OFF-BALANCE SHEET ARRANGEMENTS
As of the date of this Amended Annual Report, there are no such arrangements.
We do not have any off-balance sheet arrangements that have or are reasonably likely to have a current or future effect on our financial condition, changes in financial condition, revenues or expenses, results of operations, liquidity, capital expenditures or capital resources that are material to investors.
GOING CONCERN
The independent auditors' report, in the summary portion, expresses substantial doubt about our ability to continue as a going concern. In addition, NOTE - 1, which accompanies our financial statements, expresses substantial doubt about our ability to continue as a going concern. In addition, the independent auditor's opinion and report are based on, at least in significant part, on the Company's Amended Annual Report.

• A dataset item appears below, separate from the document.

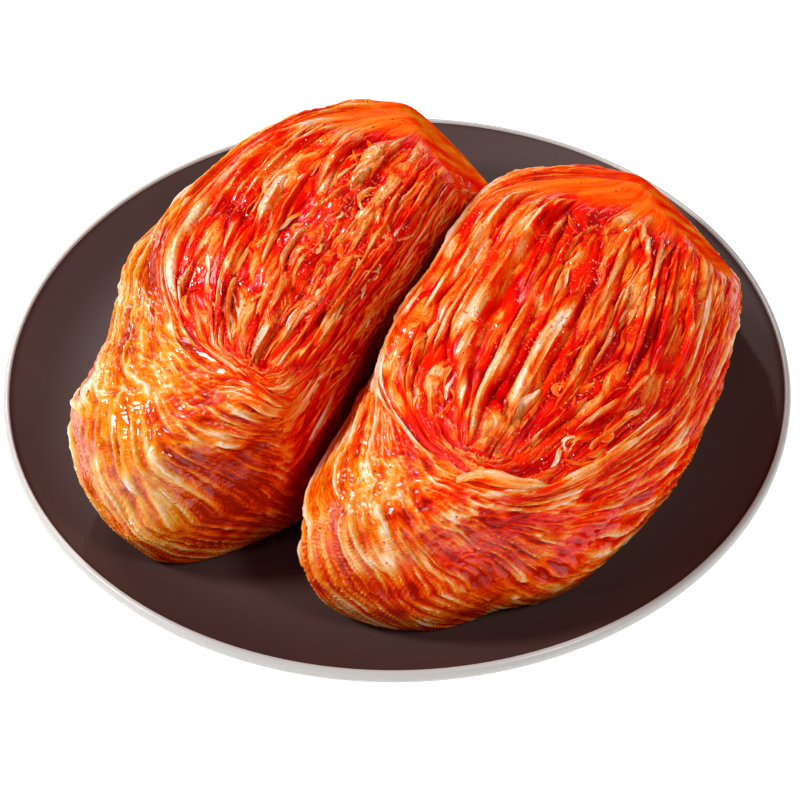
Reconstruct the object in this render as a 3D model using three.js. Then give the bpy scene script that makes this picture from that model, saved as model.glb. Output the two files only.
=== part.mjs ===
// Two half heads of napa cabbage kimchi on a round serving plate, cut faces up.
// Millimetres, +Z up. The origin is the centre of the plate's foot, on the table.

import * as THREE from 'three';
import { mergeVertices } from 'three/addons/utils/BufferGeometryUtils.js';

// The plate has a flat floor that rises gently to a thin rolled rim, and a foot ring below.
const PLATE = {
  rimRadius: 152.5,
  rimHeight: 20,
  rimWall: 5,
  rimLip: 1.2,
  wellRadius: 150,
  wellDepth: 11,
  flatRadius: 118,
  floorHeight: 8,
  underside: 3.5,
  footInner: 78,
  footOuter: 92,
  footBevel: 2,
  segments: 72,
  riseSteps: 6,
};

// Each half head has a plan of its own: a runs from the core to the leaf end and b across it.
// outline is the head's widest line and lip the edge of its cut face. Both start in the middle
// of the leaf end and go round past negative b. The leaves of the cut face lie along a line from
// the core to the first lip point, where their tips are gathered.
const HEAD_YAW = 243.1;
const HEADS = [
  {
    node: 'kimchi_left',
    color: 0xd4521f,
    centre: [-38.7, 3.3],
    height: 76,
    core: [-84, 12],
    outline: [
      [115, 2], [100, -34], [59, -47], [12, -60], [-38, -56], [-94, -41],
      [-122, -9], [-90, 47], [-50, 56], [10, 55], [62, 50], [90, 33],
    ],
    lip: [
      [78, 25], [75, 15], [64, -6], [30, -34], [-17, -41], [-64, -31],
      [-96, -4], [-76, 40], [-44, 47], [8, 47], [58, 45], [79, 38],
    ],
    leaves: 6,
    seed: 3,
    pressDepth: 7,
  },
  {
    node: 'kimchi_right',
    color: 0xdc5a28,
    centre: [43, -34],
    height: 68.5,
    core: [-82, 18],
    outline: [
      [107, 6], [106, -30], [56, -40], [10, -42], [-37, -43], [-100, -42],
      [-122, 4], [-95, 49], [-52, 65], [8, 69], [61, 57], [87, 33],
    ],
    lip: [
      [81, 22], [80, 12], [72, -6], [46, -30], [-6, -36], [-70, -33],
      [-100, 8], [-78, 44], [-38, 58], [6, 62], [48, 53], [75, 38],
    ],
    leaves: 5,
    seed: 8,
    pressDepth: 3,
  },
];

// The heads press against each other along one upright plane, parallel to both of them.
const CONTACT_POINT = [-0.4, -16.3];
const CONTACT_GAP = 0.5;
const REST_GAP = 0.3;

// How a head is rounded. Shares are of its height.
const WAIST = 0.42;
const CROWN = 2.9;
const CORE_DROP = 0.22;
const CORE_DROP_START = 40;
const CORE_DROP_END = 115;
const TUCK = 15;
const EYE_END = 0.93;

// Relief: leaf ribs on the cut face, its raised edge, and wrinkles in the leaves wrapped round it.
const RIB_HEIGHT = 4;
const LIP_HEIGHT = 1.5;
const LIP_WIDTH = 0.12;
const WRINKLE_HEIGHT = 0.9;
const WRINKLES = 3;
const CORE_FACE_START = -90; // the cut stem end is smooth up to here, and ribs stand full height
const CORE_FACE_END = -62; // from here on

// The faces of a head: steps around it, and rows from the middle of its cut face to its underside.
const AROUND = 66;
const DECK_ROWS = 24;
const WRAP_ROWS = 8;
const SIDE_ROWS = 6;
const ROWS = DECK_ROWS + WRAP_ROWS + SIDE_ROWS + 1;

function plainMaterial(color, roughness) {
  return new THREE.MeshStandardMaterial({ color, roughness, metalness: 0 });
}

// Plate

function plateProfile() {
  const p = PLATE;
  const outline = new THREE.Path();
  outline.moveTo(0, p.underside);
  outline.lineTo(p.footInner - p.footBevel, p.underside);
  outline.lineTo(p.footInner, 0);
  outline.lineTo(p.footOuter, 0);
  outline.lineTo(p.footOuter + p.footBevel, p.underside);
  outline.lineTo(p.flatRadius, p.underside);
  outline.lineTo(p.wellRadius - p.footBevel, p.rimHeight - p.rimWall - 1);
  outline.lineTo(p.rimRadius - p.rimLip, p.rimHeight - p.rimWall);
  outline.lineTo(p.rimRadius, p.rimHeight - p.rimWall / 2);
  outline.lineTo(p.rimRadius - p.rimLip / 2, p.rimHeight - p.rimLip / 2);
  outline.lineTo(p.rimRadius - p.rimLip, p.rimHeight);
  outline.lineTo(p.wellRadius, p.rimHeight);
  const points = outline.getPoints(1);
  for (let step = 0; step <= p.riseSteps; step += 1) {
    const share = 1 - step / p.riseSteps;
    const radius = p.flatRadius + (p.wellRadius - p.flatRadius) * share;
    points.push(new THREE.Vector2(radius, p.floorHeight + p.wellDepth * share * share));
  }
  points.push(new THREE.Vector2(0, p.floorHeight));
  return points;
}

function makePlate() {
  const geometry = new THREE.LatheGeometry(plateProfile(), PLATE.segments);
  const mesh = new THREE.Mesh(geometry, plainMaterial(0x33211f, 0.45));
  mesh.name = 'plate';
  mesh.rotation.x = Math.PI / 2;
  return mesh;
}

// Half heads

function closedCurve(points) {
  const corners = points.map(([a, b]) => new THREE.Vector3(a, b, 0));
  return new THREE.CatmullRomCurve3(corners, true, 'catmullrom', 0.5);
}

// The nearest point of the eye, the line that the leaves of the cut face lie along.
function eyePoint(head, point) {
  const core = new THREE.Vector3(...head.core, 0);
  const tips = new THREE.Vector3(...head.lip[0], 0).lerp(core, 1 - EYE_END);
  return new THREE.Line3(core, tips).closestPointToPoint(point, true, new THREE.Vector3());
}

// The share of the full rib height that each leaf has, from 0.5 to 1, so that no two are alike.
function leafSize(head, leaf, side) {
  return 0.75 + 0.25 * Math.sin(7.3 * leaf + 4.1 * side + 2.7 * head.seed);
}

// How far the surface stands out where ribs, the lip and wrinkles pass. u is the share of the way
// round, s is 0 to 1 on the cut face, to 2 on the wrap and to 3 on the side, and a is the place
// along the head.
function relief(head, u, s, a) {
  const side = u < 0.5 ? 0 : 1;
  const along = 2 * Math.PI * u;
  const leafy = THREE.MathUtils.smoothstep(a, CORE_FACE_START, CORE_FACE_END);
  const lip = leafy * LIP_HEIGHT * Math.exp(-(((s - 1) / LIP_WIDTH) ** 2));
  if (s <= 1) {
    const leaf = Math.min(Math.floor(s * head.leaves), head.leaves - 1);
    const crest = Math.sin(Math.PI * (s * head.leaves - leaf));
    const taper = leafy * Math.sqrt(Math.abs(Math.sin(along)));
    return lip * s + RIB_HEIGHT * leafSize(head, leaf, side) * crest * taper;
  }
  const bend = Math.sin(3 * along + head.seed) + 0.6 * Math.sin(5 * along - head.seed);
  const fade = Math.sin(Math.PI * Math.min(1, (s - 1) / 2));
  return lip + WRINKLE_HEIGHT * fade * Math.sin(2 * Math.PI * WRINKLES * (s - 1) + bend);
}

// The bare surface of a head in its own plan, and the point inside that relief stands away from.
function bodyPoint(head, u, s) {
  const outer = head.outlineCurve.getPoint(u);
  const lip = head.lipCurve.getPoint(u);
  const eye = eyePoint(head, lip);
  const middle = eyePoint(head, new THREE.Vector3());
  const toLip = eye.distanceTo(lip) / (eye.distanceTo(lip) + lip.distanceTo(outer));

  const deck = Math.min(s, 1);
  const wrap = Math.sin(THREE.MathUtils.clamp(s - 1, 0, 1) * Math.PI / 2);
  const side = THREE.MathUtils.clamp(s - 2, 0, 1) * Math.PI / 2;
  const under = Math.max(s - 3, 0);

  const plan = middle.clone().lerp(eye, Math.min(1, deck * DECK_ROWS));
  plan.add(lip.clone().sub(eye).multiplyScalar(deck));
  plan.add(outer.clone().sub(lip).multiplyScalar(wrap));
  plan.add(eye.clone().sub(outer).setLength(TUCK * (1 - Math.cos(side))));
  plan.lerp(middle, under);

  const drop = CORE_DROP * THREE.MathUtils.smoothstep(-plan.x, CORE_DROP_START, CORE_DROP_END);
  const top = head.height * (1 - drop);
  const waist = WAIST * head.height * (1 - drop / 2);
  const out = toLip * deck + (1 - toLip) * wrap;
  const rise = (1 - Math.min(1, out) ** CROWN) ** (1 / CROWN);
  const z = s <= 2 ? waist + (top - waist) * rise : waist * (1 - Math.sin(side));
  const inside = new THREE.Vector3(eye.x, eye.y, waist);
  return { surface: new THREE.Vector3(plan.x, plan.y, z), inside };
}

// A point closer to the other head than the press depth is squeezed back, and never reaches it.
function press(head, point) {
  const across = (HEAD_YAW + 90) * Math.PI / 180;
  const offset = [CONTACT_POINT[0] - head.centre[0], CONTACT_POINT[1] - head.centre[1]];
  const plane = offset[0] * Math.cos(across) + offset[1] * Math.sin(across);
  const facing = Math.sign(plane);
  const distance = facing * (plane - point.y);
  if (distance < head.pressDepth) {
    const room = head.pressDepth - CONTACT_GAP / 2;
    const kept = CONTACT_GAP / 2 + room * Math.exp((distance - head.pressDepth) / room);
    point.y = plane - facing * kept;
  }
}

// Rows are spread evenly over each stretch, from the eye over the wrap and side to the underside.
function rowStretch(row) {
  if (row <= DECK_ROWS) return row / DECK_ROWS;
  if (row <= DECK_ROWS + WRAP_ROWS) return 1 + (row - DECK_ROWS) / WRAP_ROWS;
  if (row < ROWS) return 2 + (row - DECK_ROWS - WRAP_ROWS) / SIDE_ROWS;
  return 4;
}

function makeHalfHead(head) {
  head.outlineCurve = closedCurve(head.outline);
  head.lipCurve = closedCurve(head.lip);
  const ball = new THREE.SphereGeometry(1, AROUND, ROWS);
  const { position, uv } = ball.attributes;
  for (let i = 0; i < position.count; i += 1) {
    const row = Math.round((1 - uv.getY(i)) * ROWS);
    const atPole = row === 0 || row === ROWS;
    const u = atPole ? 0 : 1 - uv.getX(i);
    const s = rowStretch(row);
    const { surface, inside } = bodyPoint(head, u, s);
    if (s < 3) {
      const outward = surface.clone().sub(inside).normalize();
      surface.addScaledVector(outward, relief(head, u, s, surface.x));
    }
    press(head, surface);
    position.setXYZ(i, surface.x, surface.y, surface.z);
  }
  ball.deleteAttribute('normal');
  ball.deleteAttribute('uv');
  const mesh = new THREE.Mesh(mergeVertices(ball), plainMaterial(head.color, 0.35));
  mesh.name = head.node;
  mesh.position.set(...head.centre, PLATE.floorHeight + REST_GAP);
  mesh.rotation.z = HEAD_YAW * Math.PI / 180;
  return mesh;
}

const kimchi = new THREE.Group();
kimchi.add(makePlate());
for (const head of HEADS) {
  kimchi.add(makeHalfHead(head));
}

export default kimchi;
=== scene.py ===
import math

import bmesh
import bpy
import numpy as np
from mathutils import Matrix, Vector


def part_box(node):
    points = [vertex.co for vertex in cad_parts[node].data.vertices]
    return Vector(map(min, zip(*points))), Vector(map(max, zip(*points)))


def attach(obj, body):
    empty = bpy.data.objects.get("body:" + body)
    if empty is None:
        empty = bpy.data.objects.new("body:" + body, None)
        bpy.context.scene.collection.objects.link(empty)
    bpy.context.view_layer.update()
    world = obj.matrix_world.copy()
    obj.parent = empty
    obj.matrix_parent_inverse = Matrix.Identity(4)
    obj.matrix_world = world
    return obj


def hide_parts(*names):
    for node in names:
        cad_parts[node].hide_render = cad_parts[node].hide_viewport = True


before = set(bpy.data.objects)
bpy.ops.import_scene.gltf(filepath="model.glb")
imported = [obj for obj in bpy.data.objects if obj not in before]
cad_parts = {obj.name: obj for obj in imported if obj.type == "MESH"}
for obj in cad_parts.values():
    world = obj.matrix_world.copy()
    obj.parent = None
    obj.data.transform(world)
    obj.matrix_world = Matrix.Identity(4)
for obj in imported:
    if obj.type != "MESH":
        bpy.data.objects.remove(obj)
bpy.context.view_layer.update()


# Serving plate
# A pressed stoneware plate, 12 inches across, with a dark brown satin glaze in its well.
# Its rim and outside have a white glaze, which meets the brown in a crisp ring.

MM = 0.001
plate_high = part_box("plate")[1]
RIM_RADIUS = plate_high[0] / MM
RIM_HEIGHT = plate_high[2] / MM
WELL_RADIUS = 150.0
WELL_DEPTH = 11.0
FLAT_RADIUS = 118.0
FLOOR_HEIGHT = 8.0
UNDERSIDE = 3.5
FOOT_INNER = 78.0
FOOT_OUTER = 92.0
ROLL_WIDTH = 1.4
ROLL_HEIGHT = 2.6
PLATE_STEPS = 180


def rounded_rim():
    """The rim's section, from under its roll over the top to the edge of the well."""
    roll = [(RIM_RADIUS - ROLL_WIDTH + ROLL_WIDTH * math.cos(turn),
             RIM_HEIGHT - ROLL_HEIGHT + ROLL_HEIGHT * math.sin(turn))
            for turn in np.linspace(-0.9, math.pi / 2, 9)]
    return roll + [(WELL_RADIUS + 0.35, RIM_HEIGHT - 0.05), (WELL_RADIUS, RIM_HEIGHT - 0.35)]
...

The financial statements have been prepared "assuming that we will continue as a going concern." That assumes we will be able to raise additional money from investors, effectively use our assets and satisfy our liabilities and commitments in the ordinary course of business. There is no assurance that we can do so.
For the period ended
These financial statements do not include any adjustments to the recoverability and classification of recorded asset amounts and classification of liabilities that might be necessary if we are not able to continue as a going concern.
Management believes that the current actions to obtain additional funding and implement our strategic plans provide the opportunity to continue as a going concern. There are no assurances that additional funds will be available when needed from any source or, if available, will be available on terms that are acceptable to us.